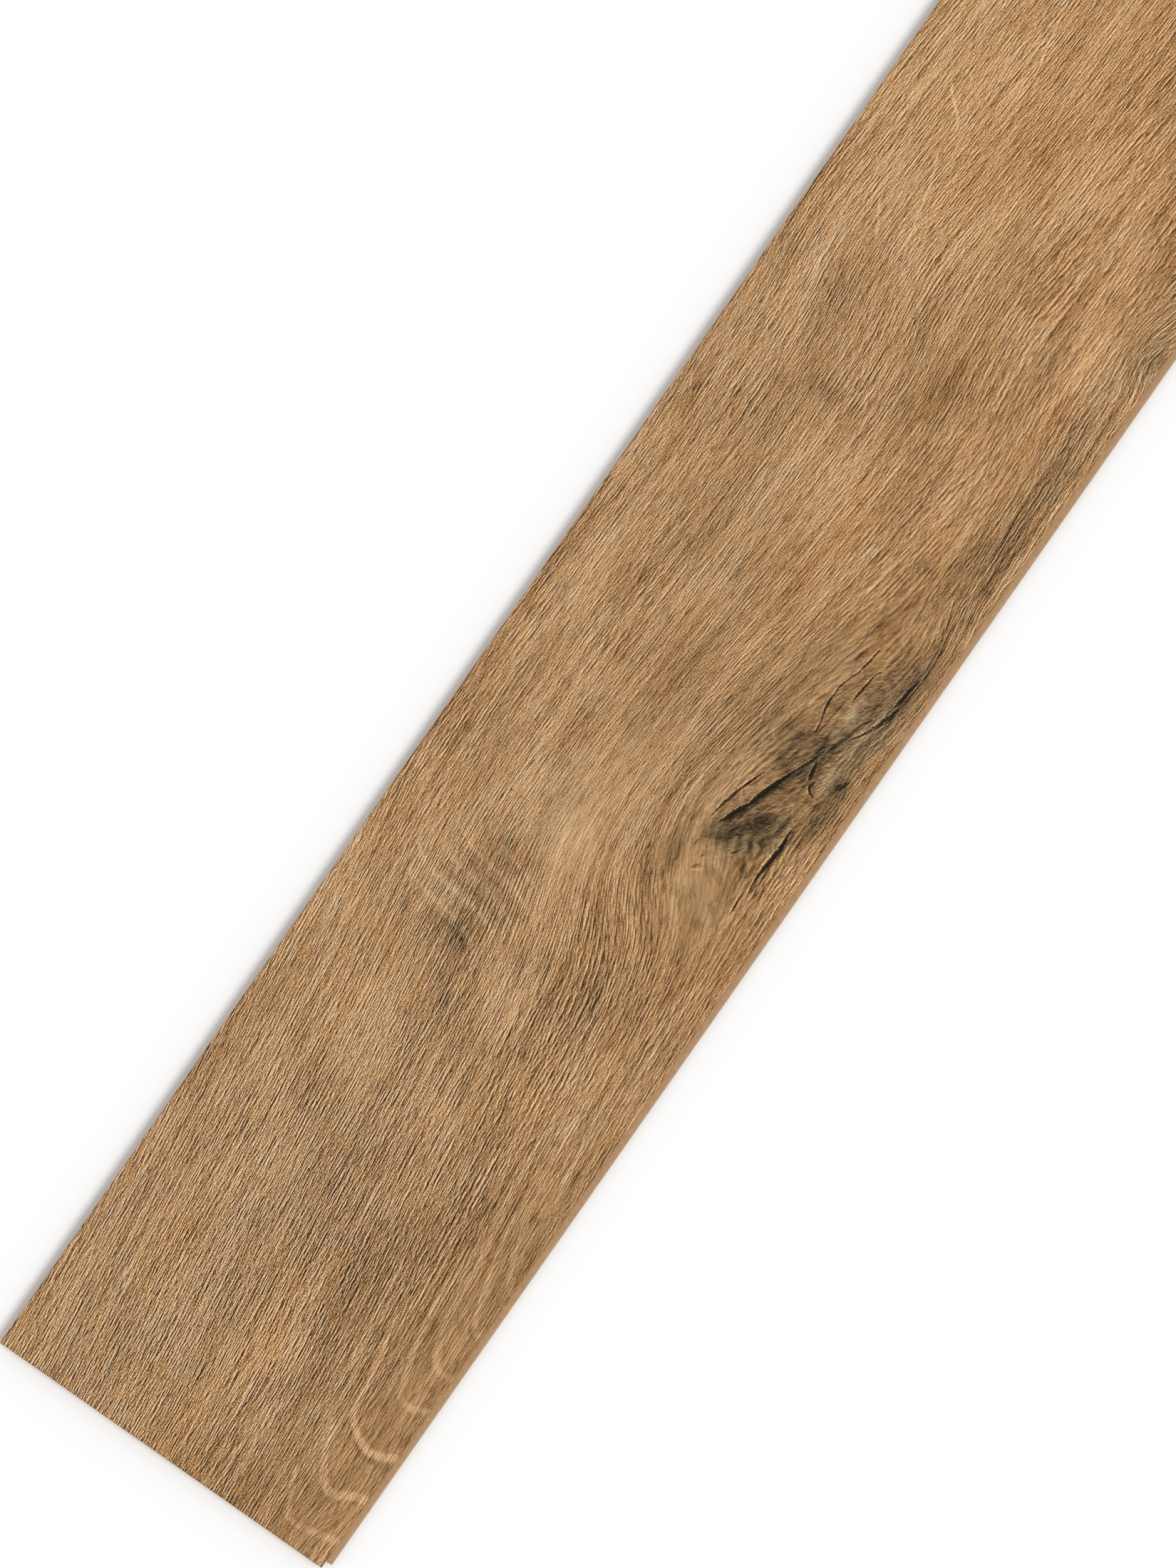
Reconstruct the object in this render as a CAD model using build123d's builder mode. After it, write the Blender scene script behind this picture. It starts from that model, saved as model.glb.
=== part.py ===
from build123d import *
import os

# Laminate floor plank, lying flat with its decor face up.
# X runs along the plank, Y across it, Z up from the underside at zero.
# The origin is under the centre of the decor face.
# All sizes are in millimetres.

# Board
face_length = 1285.0
face_width = 192.0
thickness = 8.0
arris = 0.2

# Tongue, measured outwards from the joint face
tongue_reach = 3.4
tongue_thickness = 2.1
nose_radius = 0.9
heel_depth = 0.6
heel_length = 1.5
heel_radius = 0.35
under_relief = 0.3

# Groove that takes the tongue of the next board
lower_lip = 2.3
joint_clearance = 0.1
end_clearance = 0.4
slot_radius = 0.5
lip_radius = 0.25
mouth_bevel = 0.3

# Heights of the joint, worked up from the underside
valley_height = lower_lip
nib_height = valley_height + heel_depth
heel_height = valley_height + joint_clearance
tongue_bottom = heel_height + heel_depth
tongue_top = tongue_bottom + tongue_thickness
slot_top = tongue_top + joint_clearance

# Places along the joint, outwards on the tongue and inwards in the groove.
# The heel's flank stands at 45 degrees and meets the same flank on the lower lip's nib.
heel_inner = tongue_reach - heel_length
flank_top = heel_inner - heel_depth
slot_depth = tongue_reach + end_clearance
valley_start = heel_inner - joint_clearance
nib_end = valley_start - heel_depth


def tongue_section(joint_face):
    """The tongue beyond the joint face, with the locking heel under its nose."""
    nose = joint_face + tongue_reach
    outline = [
        (joint_face, tongue_top),
        (nose, tongue_top),
        (nose, heel_height),
        (joint_face + heel_inner, heel_height),
        (joint_face + flank_top, tongue_bottom),
        (joint_face, tongue_bottom),
    ]
    corners = [0, nose_radius, heel_radius, heel_radius, 0, 0]
    with BuildSketch() as tongue:
        with BuildLine():
            FilletPolyline(outline, radius=corners, close=True)
        make_face()
    return tongue.sketch


def relief_section(joint_face):
    """The strip milled off below the tongue, so that boards meet at their top edges only."""
    with BuildSketch() as relief:
        with Locations((joint_face, 0)):
            Rectangle(under_relief, tongue_bottom, align=(Align.MAX, Align.MIN))
    return relief.sketch


def slot_section(joint_face):
    """The slot cut in from the joint face, with the nib at its mouth and the valley for the heel."""
    slot_end = joint_face + slot_depth
    outline = [
        (joint_face, slot_top + mouth_bevel),
        (joint_face + mouth_bevel, slot_top),
        (slot_end, slot_top),
        (slot_end, valley_height),
        (joint_face + valley_start, valley_height),
        (joint_face + nib_end, nib_height),
        (joint_face + mouth_bevel, nib_height),
        (joint_face, nib_height - mouth_bevel),
    ]
    corners = [0, 0, slot_radius, slot_radius, lip_radius, lip_radius, 0, 0]
    with BuildSketch() as slot:
        with BuildLine():
            FilletPolyline(outline, radius=corners, close=True)
        make_face()
    return slot.sketch


# Plank: the grooves are milled straight through along the +Y edge and the -X end.
# The tongues stand out on the -Y edge and the +X end, and each stops short of the groove
# that crosses its far end.
with BuildPart() as plank:
    Box(face_length, face_width, thickness, align=(Align.CENTER, Align.CENTER, Align.MIN))
    chamfer(plank.faces().sort_by(Axis.Z)[-1].edges(), arris)

    with BuildSketch(Plane.left):
        add(slot_section(-face_width / 2))
        add(relief_section(face_width / 2))
    extrude(amount=face_length / 2, both=True, mode=Mode.SUBTRACT)

    with BuildSketch(Plane.front):
        add(slot_section(-face_length / 2))
        add(relief_section(face_length / 2))
    extrude(amount=face_width / 2, both=True, mode=Mode.SUBTRACT)

    with BuildSketch(Plane.left.offset(-face_length / 2)):
        add(tongue_section(face_width / 2))
    extrude(amount=face_length - slot_depth)

    with BuildSketch(Plane.front.offset(slot_depth - face_width / 2)):
        add(tongue_section(face_length / 2))
    extrude(amount=face_width - slot_depth)

plank.part.label = "plank"

os.makedirs("parts", exist_ok=True)
export_step(plank.part, "parts/plank.step")
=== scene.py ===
import math

import bmesh
import bpy
import numpy as np
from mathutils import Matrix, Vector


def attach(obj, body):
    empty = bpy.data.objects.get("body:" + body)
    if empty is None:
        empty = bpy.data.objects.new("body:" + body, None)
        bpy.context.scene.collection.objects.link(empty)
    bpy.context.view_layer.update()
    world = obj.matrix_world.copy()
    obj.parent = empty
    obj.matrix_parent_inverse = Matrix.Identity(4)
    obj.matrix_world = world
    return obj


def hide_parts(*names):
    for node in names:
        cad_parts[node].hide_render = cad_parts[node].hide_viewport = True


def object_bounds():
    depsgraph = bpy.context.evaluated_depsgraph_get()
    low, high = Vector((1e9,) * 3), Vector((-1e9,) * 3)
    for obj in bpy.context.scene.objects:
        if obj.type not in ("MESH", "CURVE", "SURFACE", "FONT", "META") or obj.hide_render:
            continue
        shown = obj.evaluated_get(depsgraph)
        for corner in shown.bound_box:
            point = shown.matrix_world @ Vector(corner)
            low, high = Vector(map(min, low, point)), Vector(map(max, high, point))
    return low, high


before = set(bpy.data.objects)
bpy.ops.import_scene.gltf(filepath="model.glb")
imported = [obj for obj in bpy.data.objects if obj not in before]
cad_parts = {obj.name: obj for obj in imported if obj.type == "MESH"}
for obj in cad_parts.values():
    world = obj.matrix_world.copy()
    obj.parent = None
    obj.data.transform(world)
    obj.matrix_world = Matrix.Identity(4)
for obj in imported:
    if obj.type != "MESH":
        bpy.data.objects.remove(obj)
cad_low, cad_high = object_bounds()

# The frame is in metres. The decor is laid out in millimetres on the plank's face:
# s runs from the near end along the plank, t from the middle line towards the long groove.
MM = 0.001

# The photograph, in its own pixels: its size, two corners of the plank and the plank's slope
PHOTO_WIDTH, PHOTO_HEIGHT = 1650, 2200
CORNER_LEFT = (0.0, 1884.0)
CORNER_RIGHT = (451.0, 2200.0)
PLANK_SLOPE_DEGREES = 55.0

# The frame's points this near each other, in metres, are one point
SAME_PLACE = 1e-6
# Faces that turn by less than this where they meet are one face
FLAT_DEGREES = 0.5

# The board's material slots
DECOR, CORE, BACK = range(3)


def decor_rectangle(node):
    """The decor face's lowest and highest corners in x and y, and its height, from the frame."""
    points = np.array([vertex.co for vertex in node.data.vertices])
    height = points[:, 2].max()
    face = points[points[:, 2] > height - SAME_PLACE]
    return face.min(0)[:2], face.max(0)[:2], height


plank_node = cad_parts["plank"]
face_low, face_high, face_height = decor_rectangle(plank_node)
FACE_LENGTH = (face_high[0] - face_low[0]) / MM
FACE_WIDTH = (face_high[1] - face_low[1]) / MM


# Slope of the grain lines along the plank: (s, degrees)
GRAIN_SLOPES = [
    (0, 5), (60, 7), (220, 7), (300, 8), (325, 7), (350, 3), (385, 0), (430, -1), (480, -1), (560, 0),
    (630, 2), (655, 8), (682, 3), (710, -3), (868, -3), (960, 3), (1060, -4), (1180, 3), (1285, -2),
]

# Hills that lift the grain lines: (height, s of the rise's foot and top, s of the fall's top and foot,
# t of the crest, reach above the crest, reach below it)
GRAIN_HILLS = [
    (9, 300, 370, 385, 540, -2, 38, 60),
    (16, 325, 424, 432, 640, -36, 42, 34),
    (-5, 470, 525, 535, 575, -88, 14, 14),
    (5, 690, 716, 720, 748, -88, 12, 14),
    (6, -60, -30, 0, 42, -84, 14, 14),
    (-7, 1000, 1060, 1070, 1150, -40, 40, 40),
]

# Slow waves of the grain lines: (height, length along, length across, start in radians)
GRAIN_WAVES = [(0.4, 31, 23, 0), (0.12, 13.7, -11, 1.3), (0.6, -57, 9, 0)]

# Share of the slopes that the lines along the -Y edge keep, and where the change lies
EDGE_SLOPE_SHARE, EDGE_SLOPE_T = 0.55, (-96, -5)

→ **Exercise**
Reproduce verbatim only this range: the first line of the material through the line that contains "# All sizes are in millimetres.", inclusive.

→ **Answer below**
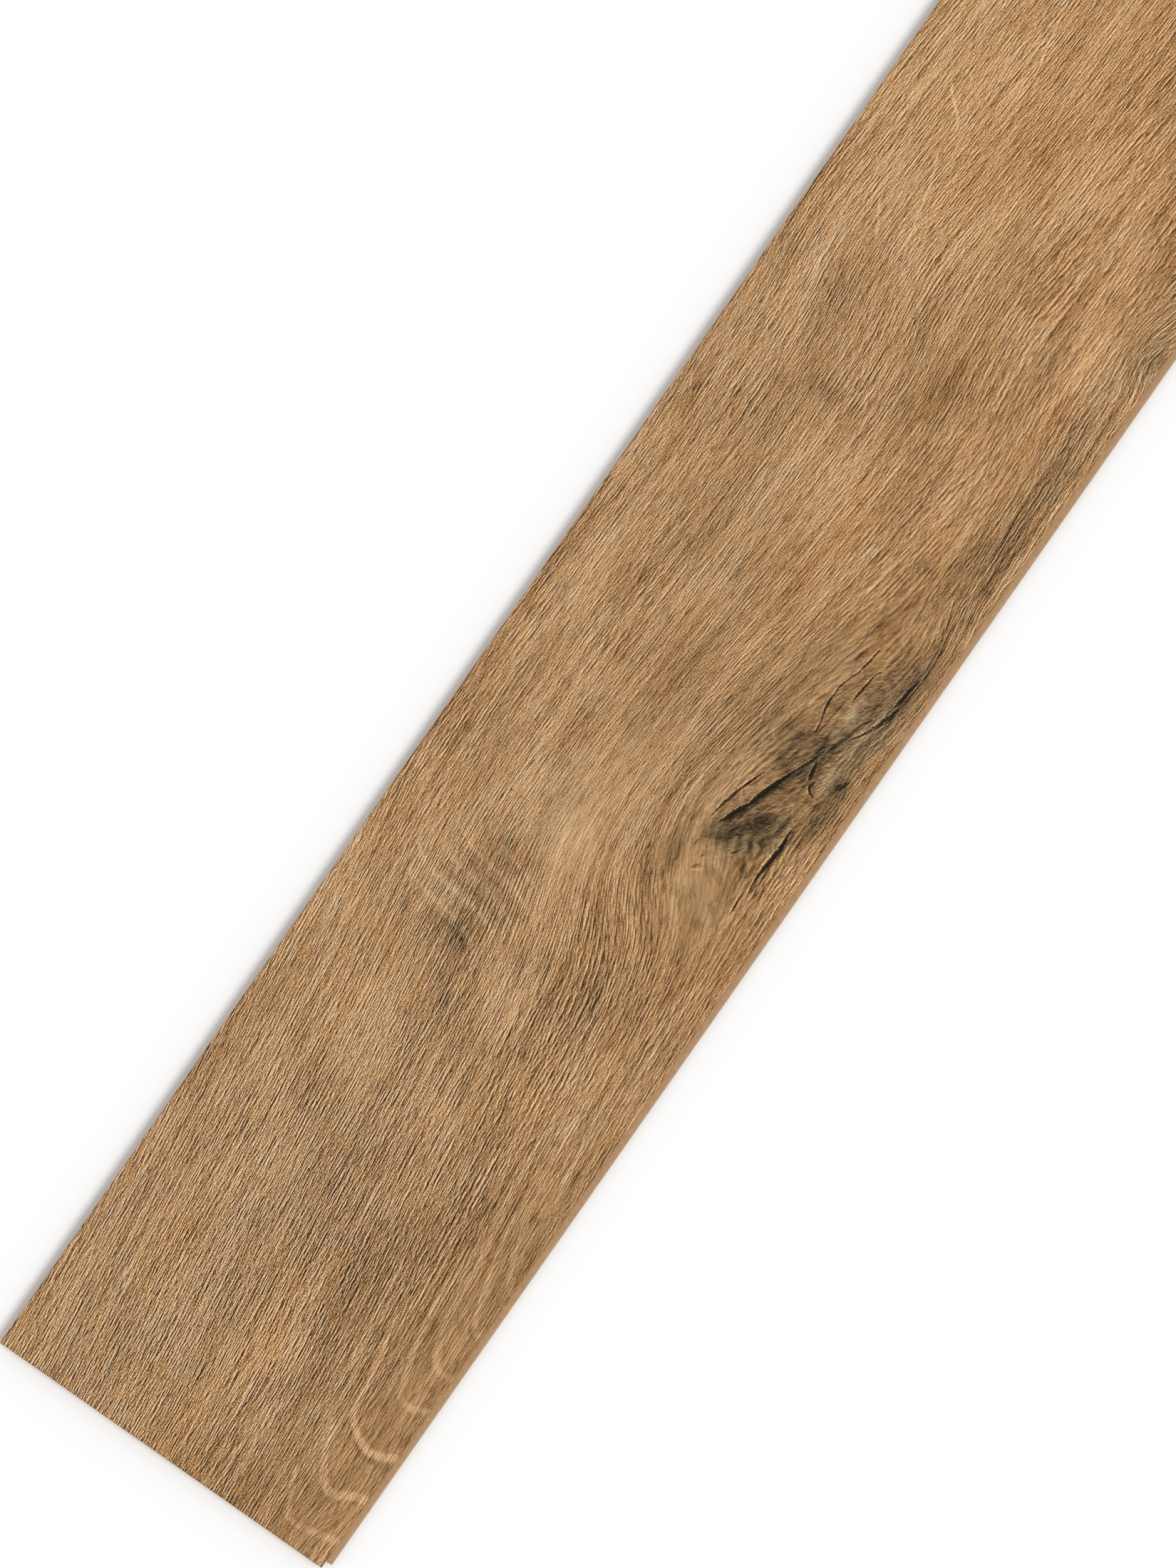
Reconstruct the object in this render as a CAD model using build123d's builder mode. After it, write the Blender scene script behind this picture. It starts from that model, saved as model.glb.
=== part.py ===
from build123d import *
import os

# Laminate floor plank, lying flat with its decor face up.
# X runs along the plank, Y across it, Z up from the underside at zero.
# The origin is under the centre of the decor face.
# All sizes are in millimetres.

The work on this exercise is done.